We walk through the big-box store, my sister and I, pointing and talking. In the aisle lies a large blanket, with women and daughters sitting on the blanket talking, noshing and sipping. My sister sits toward the middle of the blanket, I sit at the far end. A black car, a Jaguar, purrs downs the big aisle and stops at the head of the aisle. A fly-away-haired man jumps out of the front seat, an automatic rifle in hand, and runs around the car. He raises the gun and shoots woman after woman on the blanket, deliberately.

At my far end of the blanket, I slip away backward, low to the ground, as if I had wheels beneath my body. I hide behind a pallet of big boxes around the corner. I am not alone. Anyone not shot looks to find a safe space. We all squeeze and contort ourselves to hide from the madman. I whisper loudly for my sister, but hear nothing. I suspect she was among the first women shot.

The scene moves to a store room.

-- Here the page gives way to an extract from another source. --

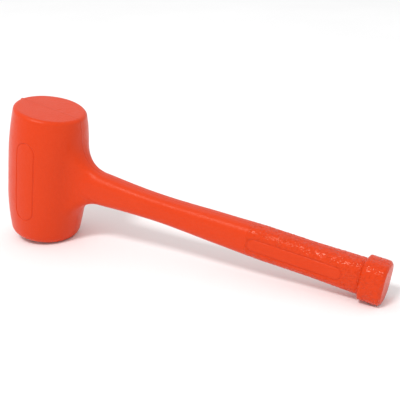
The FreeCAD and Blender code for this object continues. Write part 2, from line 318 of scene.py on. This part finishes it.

Draped bodies cover the tables, faces hidden. I look for my sister, but a nameless person admonishes me not to pick up the draped sheets to see the faces. I do not relent. I look for my sister’s toes. When we were children, I teased my sister about her second toe, which was slightly longer than her big toe. I see a pale foot, I see a pale toe, longer than the big toe. The pinky-beige nail polish that she favors is starting to peel. I tear up, but I cannot stay here. The madman is stalking.

I am outside in an school yard, with stairways and multiple levels around me. I am frantic. I hide pointlessly in an open-sided stairwell looking over the yard, some people hide in rooms, others try to become invisible so the madman will not see them. I hear gun shots, but I cannot see the madman. People drop around me or squeeze into spots not meant for human beings as this madman without a mask makes his way through the school yard.

I jolt awake.

My heart is racing. I play the images vividly in my mind before they dissolve. I am safe in my house, my sister is safe in her house. I try to return to sleep, but fear grips me. We are human shooting galleries for madmen who pick off people indiscriminately and gleefully. For just a moment, I understand the fear that the dead feel before their lives are shot out, the fear that the living feel as they try to save their own lives and those of others. Madman mayhem. It must stop.